Allie’s approach to teaching uses invitational language to cue clients to embody their practice. She uses terms like “I invite you to…” or “When you are ready”. This is very helpful in a group class setting where not everyone is physically capable of doing the same movements. Sometimes the cue is no cue at all to allow space for each person to move in the way they feel comfortable.
Each client is on their own developmental journey, and she asks questions to bring their attention to certain things, such as what is supporting them. For example, are they standing on the ground or are they on a Reformer? What is their relationship to that support? She does this so clients can awaken their whole sensory palette. She loves to see people become empowered and take ownership of their practice.
That is the physical part of the practice, but there is also the nervous system component – helping to create more balance in the nervous system. Combining self-agency and confidence with a more balanced nervous system is a crucial element of this practice in the way it helps people deal with persistent pain or illness.
It is very beneficial for anyone who has an autoimmune disease, for example.
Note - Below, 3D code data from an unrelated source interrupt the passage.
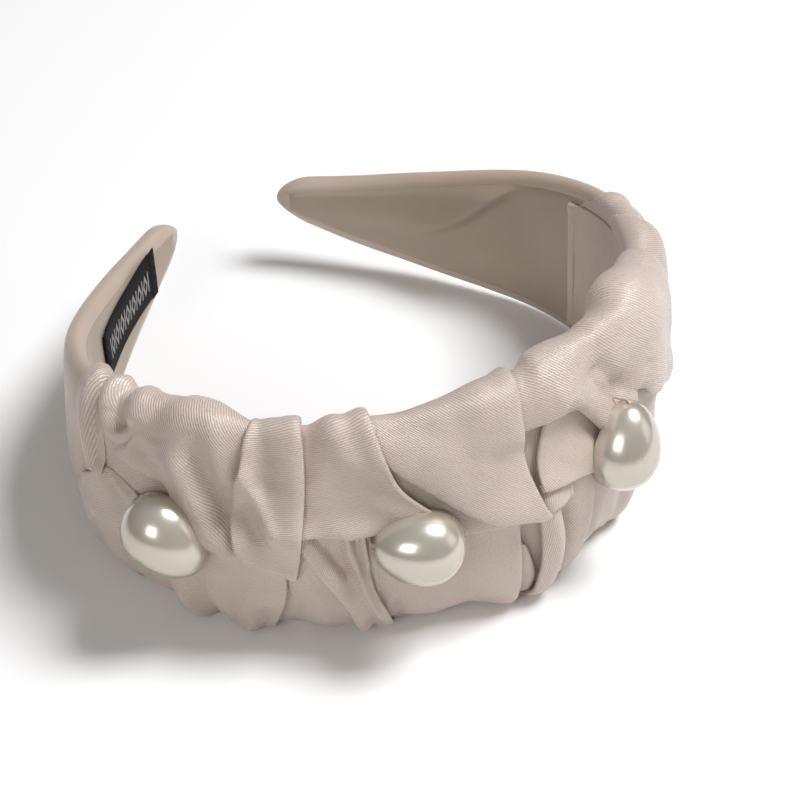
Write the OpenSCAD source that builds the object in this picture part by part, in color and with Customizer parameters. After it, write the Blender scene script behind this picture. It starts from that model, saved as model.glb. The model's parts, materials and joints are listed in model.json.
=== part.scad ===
// Padded satin headband with a pleated wrap and three sewn-on pearls.
// It lies on its lower side edge: the crown is at -Y, the two arm ends point to +Y.
// The band is drawn square to its own axis and then leaned back onto the surface
// by module lie_down(), which also flattens the soft edge where it rests.

/* [Hoop] */
// Height of the band at the crown
band_h = 58; // [50:1:66]
// Inner radius of the crown
crown_r = 72; // [68:1:76]
// Angle of one half of the crown
crown_a = 52; // [48:1:56]
// Inner radius over the ears
ear_r = 49; // [46:1:54]
// Angle of the curve over one ear
ear_a = 73; // [68:1:76]
// Inner radius of the arm ends
arm_r = 170; // [140:5:200]
// Angle of one arm end
arm_a = 21; // [17:1:23]
// How far the band's axis leans when it lies on its side
lean = 5.5; // [4:0.5:7]

/* [Layers] */
// Thickness of the satin lining
lining_t = 0.5; // [0.4:0.1:0.8]
// Thickness of the plastic hoop
core_t = 1.8; // [1.4:0.1:2.2]
// Distance from the band's edge to the hoop's edge
core_inset = 3.6; // [3.4:0.2:6]
// Thickness of the band at its rounded edge
edge_t = 5; // [4:0.2:6]
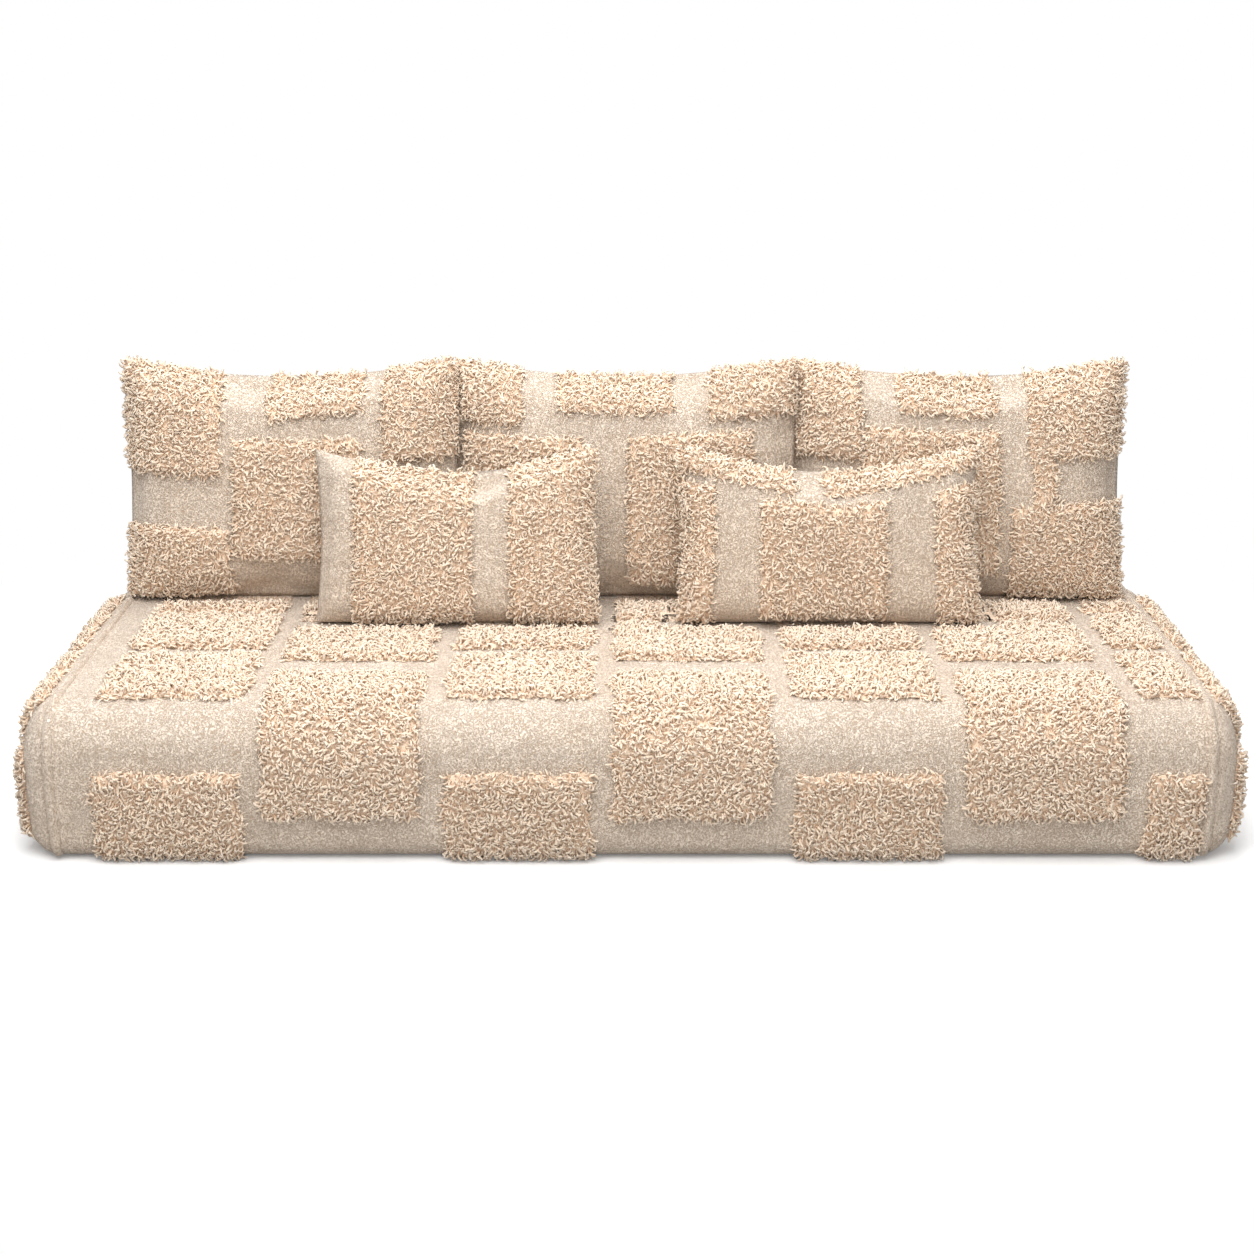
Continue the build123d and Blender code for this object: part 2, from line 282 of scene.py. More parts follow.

# %% [markdown]
# ## The cut pile
# The tufts are thick soft yarn, cream at the tips. Towards the roots, where the strands shade
# each other, the colour is a painted tan shade. Every strand carries three attributes from its
# Geometry Nodes tree: tip runs from 0 at the root to 1 at the end, tint is a random number for
# the whole strand, and nap is the way that the cloth below it faces. A share of the nap is mixed
# into each strand's normal, so that a rectangle is lit as one soft surface and not only strand
# by strand.

# %% Cut pile material
cut_pile, tree, shader = new_material("Cut pile yarn")
tip, tint = (put(tree, "ShaderNodeAttribute", attribute_name=word).outputs["Fac"] for word in ("tip", "tint"))
locks = locks_of(tree, Scale=700.0, Swirl=0.01)
# The tan near the roots is painted shade between the strands; towards the tips it fades into the yarn's cream.
root_painted_shade = mixed(tree, mapped(tree, tip, 0.0, 0.45), (0.86, 0.60, 0.40, 1), (1.0, 0.785, 0.60, 1))
strand = mixed(tree, mapped(tree, tip, 0.25, 0.9), root_painted_shade, (1.0, 0.87, 0.72, 1))
dyed = mixed(tree, 1.0, strand, mixed(tree, tint, (0.96, 0.91, 0.85, 1), white), "MULTIPLY")
fibre = mixed(tree, locks["Shade"], (0.95, 0.93, 0.91, 1), white)
nap = put(tree, "ShaderNodeAttribute", attribute_name="nap").outputs["Vector"]
nap_here = put(tree, "ShaderNodeVectorTransform", {0: nap}, vector_type="NORMAL",
               convert_from="OBJECT", convert_to="WORLD")
own = put(tree, "ShaderNodeNewGeometry").outputs["Normal"]
soft = put(tree, "ShaderNodeMix", {0: 0.3, 4: own, 5: nap_here}, data_type="VECTOR").outputs[1]
feed(tree, shader, {"Base Color": mixed(tree, 1.0, dyed, fibre, "MULTIPLY"), "Roughness": 0.9,
                    "Specular IOR Level": 0.2, "Sheen Weight": 0.45,
                    "Normal": bump(tree, 0.5, 0.0006, locks["Height"], Normal=soft)})

# %% [markdown]
# ## The shape of the mattress
# Seen from its end the mattress is a rounded box: upright sides that bulge a little, a wide
# soft radius along the top edges and a small one at the floor. The outline is drawn once as
# a ring of points at even steps, and everything on the mattress is placed on it by two
# numbers: how far along the sofa, and how far round the ring.

# %% Ring of the mattress
half_depth = 0.370
mattress_height = 0.255
side_bulge = 0.009
top_crown = 0.003
top_edge_radius = 0.076
foot_edge_radius = 0.034
ring_step = 0.001


def arc(across, up, radius, first, last):
    turn = np.radians(np.linspace(first, last, 40))
    return np.stack([across + radius * np.cos(turn), up + radius * np.sin(turn)], 1)


foot = half_depth - foot_edge_radius
shoulder = half_depth - top_edge_radius
front = np.concatenate([[(0, 0)], arc(-foot, foot_edge_radius, foot_edge_radius, -90, -180),
                        arc(-shoulder, mattress_height - top_edge_radius, top_edge_radius, 180, 90),
                        [(0, mattress_height)]])
rear = front[-2::-1] * (-1, 1)
sharp_ring = np.concatenate([front, rear])
steps = np.concatenate([[0], np.cumsum(np.linalg.norm(np.diff(sharp_ring, axis=0), axis=1))])
ring_s = np.arange(0, steps[-1], ring_step)
ring_y = np.interp(ring_s, steps, sharp_ring[:, 0])
ring_z = np.interp(ring_s, steps, sharp_ring[:, 1])
level = (ring_z - mattress_height / 2) / (mattress_height / 2)
ring_y = ring_y * (1 + side_bulge / half_depth * (1 - level**2) * np.abs(ring_y / half_depth) ** 3)
ring_z = ring_z + top_crown * (1 - (ring_y / half_depth) ** 2).clip(0) * smooth_step(level)
ring_length = steps[-1]
tangent = np.stack([np.gradient(ring_y, ring_s), np.gradient(ring_z, ring_s)], 1)
tangent /= np.linalg.norm(tangent, axis=1)[:, None]
print("ring of the mattress:", len(ring_s), "points,", round(ring_length, 3), "m round")

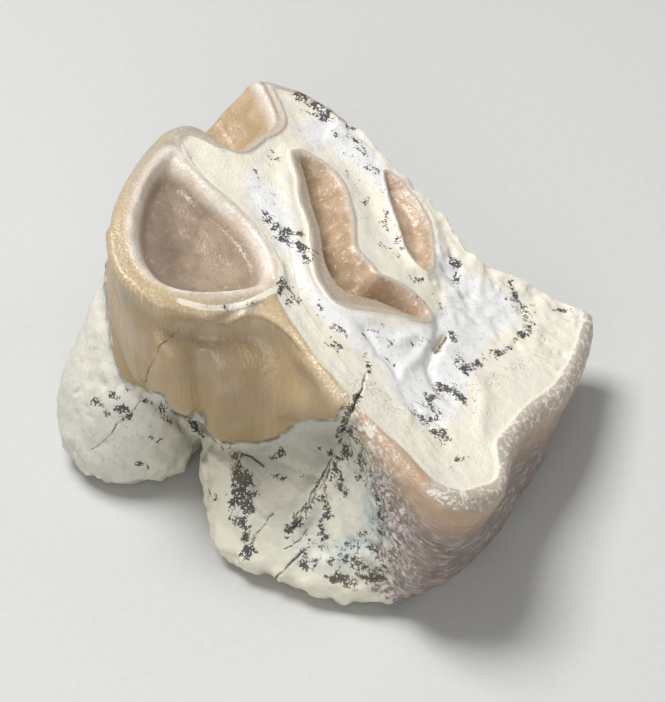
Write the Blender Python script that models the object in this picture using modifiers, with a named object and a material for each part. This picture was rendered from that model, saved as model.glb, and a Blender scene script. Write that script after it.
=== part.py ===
"""A worn upper cheek tooth of a fossil rhinoceros, lying on its roots. It grew as one piece, so it is one
solid.

The crown is modelled in the frame of its worn face: X runs from the tongue side to the cheek side, Y from
the front of the mouth to the back, and Z out of the worn face. The roots are modelled upright, as the tooth
lies. Every length in the tables is in millimetres.
"""

from math import cos, pi, radians, sin

import bmesh
import bpy
import numpy as np
from mathutils import Matrix, Vector

MM = 0.001

# How the worn face lies when the tooth rests on its roots.
WORN_FACE_HEIGHT = 31.2
WORN_FACE_TILT = radians(28.4)
CROWN_TURN = radians(-22.0)

# The surface is gathered into even voxels, smoothed, and then thinned to this many triangles. The crown is
# made a little large, for what the smoothing takes off it.
VOXEL = 0.7
PIT_VOXEL = 0.49
FINAL_VOXEL = 0.595
SEAM_SMOOTHING, PIT_SMOOTHING = 6, 3
TRIANGLES = 9000
SMOOTHING_LOSS = 0.6

# The crown's wall: the rounding of its upper edge, the step at its lower edge, and where down its height the
# pinch and the swell lie and how tall each is. A pinch is placed in millimetres, and a swell as a share of
# the wall.
EDGE_ROUNDING = 1.3
ENAMEL_TURN, ENAMEL_LEDGE = 0.4, 2.4
PINCH_DEPTH, PINCH_WIDTH = 4.5, 2.4
SWELL_SHARE, SWELL_WIDTH = 0.65, 0.3
EDGE_RINGS, WALL_RINGS = 5, 15
LOWEST_SHARE = 1.02
CROWN_STEPS, OUTLINE_STEPS, BASIN_STEPS, ROOT_SIDES = 5, 4, 3, 32

# Each row of the crown: the wall's x and y at the worn face, how far it leans plumb (0 square to the worn
# face, 1 upright), the height above the table where its enamel ends, the pinch under the rim, the swell below
# it, and how far the wall has drawn in by its lower end.
CROWN = (
    (31.4, -13.0, 0.0, 2.0, 0.0, 2.6, 2.0),
    (29.8, -18.6, 0.1, 2.0, 0.0, 2.0, 3.8),
    (27.2, -21.5, 0.3, 2.0, 0.0, 1.2, 4.8),
    (23.6, -22.3, 0.6, 2.0, 0.0, 0.6, 4.6),
    (19.6, -21.0, 0.8, 2.0, 0.3, 0.2, 2.6),
    (14.8, -19.2, 0.9, 4.0, 0.6, 0.0, 0.6),
    (11.2, -17.6, 1.0, 25.6, 0.6, 0.0, 0.0),
    (5.8, -15.6, 1.0, 24.0, 0.3, 0.2, 0.0),
    (1.3, -13.4, 1.0, 21.4, 0.8, 0.4, 0.0),
    (-2.8, -11.6, 1.0, 17.0, 1.2, 0.8, 0.0),
    (-6.6, -12.0, 1.0, 14.2, 1.6, 1.0, 0.0),
    (-8.8, -13.8, 1.0, 14.6, 1.8, 0.8, 0.0),
    (-11.6, -16.2, 1.0, 15.8, 1.8, 0.2, 0.0),
    (-13.4, -17.2, 1.0, 19.6, 1.8, 0.0, 0.0),
    (-15.4, -18.0, 1.0, 19.6, 1.8, 0.6, 0.0),
    (-19.3, -18.4, 1.0, 22.8, 1.4, 0.6, 0.0),
    (-23.0, -17.0, 1.0, 22.6, 1.2, 0.6, 0.0),
    (-26.0, -14.0, 1.0, 22.6, 0.8, 0.6, 0.0),
    (-28.4, -9.4, 0.8, 26.0, 0.4, 0.6, 0.0),
    (-29.8, -4.4, 0.7, 28.4, 0.2, 0.5, 0.0),
    (-30.4, 1.0, 0.55, 29.8, 0.0, 0.3, 0.0),
    (-30.7, 5.6, 0.5, 29.8, 0.0, 0.3, 0.0),
    (-30.5, 10.2, 0.4, 29.0, 0.0, 0.3, 0.0),
    (-29.3, 14.6, 0.4, 28.6, 0.2, 0.5, 0.0),
    (-28.6, 21.0, 0.4, 28.0, 0.2, 0.5, 0.0),
    (-28.4, 28.0, 0.4, 28.0, 0.2, 0.6, 0.0),
    (-26.9, 33.4, 0.3, 28.0, 0.2, 0.6, 0.0),
    (-22.6, 37.2, 0.3, 27.0, 0.2, 0.4, 0.0),
    (-16.9, 39.2, 0.2, 26.0, 0.2, 0.2, 0.4),
    (-10.0, 39.2, 0.1, 24.0, 0.0, 0.0, 0.8),
    (-3.2, 36.4, 0.0, 22.0, 0.0, 0.0, 1.0),
    (3.6, 34.8, 0.0, 20.0, 0.0, 0.0, 1.0),
    (8.4, 31.8, 0.0, 18.0, 0.0, 0.0, 1.0),
    (12.6, 29.6, 0.0, 15.0, 0.0, 0.0, 1.0),
    (20.5, 32.1, 0.0, 10.0, 0.0, 0.0, 1.0),
    (27.0, 33.8, 0.0, 6.0, 0.0, 0.0, 1.0),
    (30.8, 33.8, 0.0, 4.0, 0.0, 0.2, 1.0),
    (32.3, 27.0, 0.0, 3.0, 0.0, 0.4, 0.6),
    (32.9, 19.0, 0.0, 2.0, 0.0, 1.0, 0.4),
    (32.4, 11.0, 0.0, 2.0, 0.0, 2.6, 0.0),
    (30.6, 3.0, 0.0, 2.0, 0.0, 4.2, 0.0),
    (30.1, -3.4, 0.0, 2.0, 0.0, 4.8, 0.2),
    (30.7, -8.0, 0.0, 2.0, 0.0, 4.0, 1.0),
)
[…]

The session can be specifically customized where someone can work deeply within themselves, but that doesn’t mean it has to always be these big physical movements that can be tiring or painful if someone is ill or injured.
A lot of the healing process is a mental journey. Physical pain will most often create a mental (negative reaction). Doing Somatic movement in addition to Pilates or Yoga exercises and combining it with affirmation is a good process to help people get to better health.
As people go through this practice, they get to know developmentally and embryologically the different parts of their body; from their feet to their shoulders. She helps them focus on where they are balancing their body. Allie tries to use visualizations and metaphors that are easy to follow, like the movement of giant kelp under the ocean so that the client can visualize and feel the movement. Sometimes people will ask if they are doing it right, and she would just respond that they just need to know that it is happening. It is okay not to know exactly what you are feeling. Sometimes if you don’t understand the visualization queues, it becomes distracting instead of being helpful. Then just settle in the awareness. The step before somatization is visualization. After that there is realization. We find ourselves in flow, and that is where we feel embodied – the conscious embodiment of oneself. Visualizations are developmental, so images of that pattern or stage that we are in are very helpful. But awareness of whatever you feel is the goal.